Since 1927, researchers have studied the value of homework and how it affects students outside of the classroom.
The most extensive study on this topic was published in 2006, by neuroscientist and social psychologist Harris Cooper of Duke University. He surveyed 120 studies over the course of 16 years to find if an amount of homework associated with academic achievement.
He found homework had no academic benefit on elementary school students, including those with learning disabilities. However, homework is beneficial for middle and high school students.
Cooper's study also shows parents who were more involved in their child's homework had lower test scores and grades and a student's ability to complete homework may depend on factors out of their control.
"If students are spending the rest of the evening doing homework, they're not going to get a chance to read," Brigham said. "And if they don't read, they don't get to take a quiz or have their star displayed. As a parent myself, it's my responsibility to tell them to read."
Brigham said homework was always an issue for his two sons as other activities took place after school, which puts pressure on the family.

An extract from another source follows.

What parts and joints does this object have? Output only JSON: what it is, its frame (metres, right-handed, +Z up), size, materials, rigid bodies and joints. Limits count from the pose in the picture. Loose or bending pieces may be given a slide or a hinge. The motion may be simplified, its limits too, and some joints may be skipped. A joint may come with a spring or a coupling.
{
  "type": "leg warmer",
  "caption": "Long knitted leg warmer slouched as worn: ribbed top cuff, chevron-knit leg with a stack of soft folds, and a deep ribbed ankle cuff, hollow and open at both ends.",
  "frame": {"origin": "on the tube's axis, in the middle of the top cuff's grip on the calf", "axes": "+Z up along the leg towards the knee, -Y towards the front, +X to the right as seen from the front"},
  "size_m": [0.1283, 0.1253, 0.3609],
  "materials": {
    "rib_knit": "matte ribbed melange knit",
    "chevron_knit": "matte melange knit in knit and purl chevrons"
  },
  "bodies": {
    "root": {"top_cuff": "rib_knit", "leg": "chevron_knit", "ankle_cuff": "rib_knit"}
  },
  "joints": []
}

Cooper's study isn't about eliminating homework but encourages more authentic assignments – on top of being in school for seven hours every weekday, Brigham said.
"For some kids, it would take them a half an hour to complete homework," he said. "But also for some kids, all they would be doing is filling in the blanks. It's practicing written facts. Assignments are only going to be meaningful to a third of your kids."

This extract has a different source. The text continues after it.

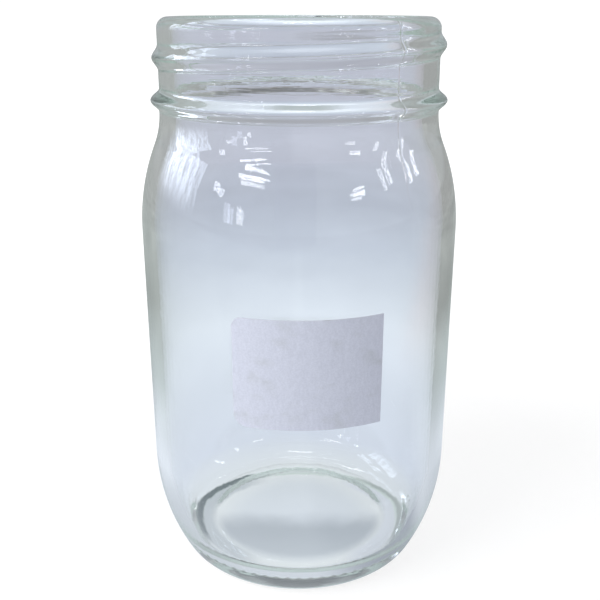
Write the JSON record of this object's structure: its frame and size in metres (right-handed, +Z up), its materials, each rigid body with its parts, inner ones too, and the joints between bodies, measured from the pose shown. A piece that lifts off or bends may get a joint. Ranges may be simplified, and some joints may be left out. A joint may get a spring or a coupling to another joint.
{
  "type": "glass jar",
  "caption": "Open glass preserving jar with a screw-thread mouth, a bead below it, a rounded shoulder and heel, and a small paper label.",
  "frame": {"origin": "on the jar's axis, in the plane that the jar stands on", "axes": "+Z up along the jar's axis, out of the mouth; the label is on the -Y side; +X to the right as the label is read"},
  "size_m": [0.0776, 0.078, 0.1365],
  "materials": {
    "clear_glass": "clear moulded soda-lime glass, faint green in thick places",
    "label_paper": "matt uncoated white label paper"
  },
  "bodies": {
    "root": {"jar_body": "clear_glass", "paper_label": "label_paper"}
  },
  "joints": []
}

When the quarter concludes, Squires and Brigham will release the same survey to students again and compare results from the beginning of the year.
Although other schools in the area haven't adopted a similar technique, Stokes said principals may collaborate on methods to achieve results.
"All good teachers will monitor and adjust," he said. "The typical understanding of our district is to oversee that and ensure it's relevant to the curriculum."
"It's been a concern to improve achievement results," Brigham said. "We're looking for different results so we have to step outside of the box."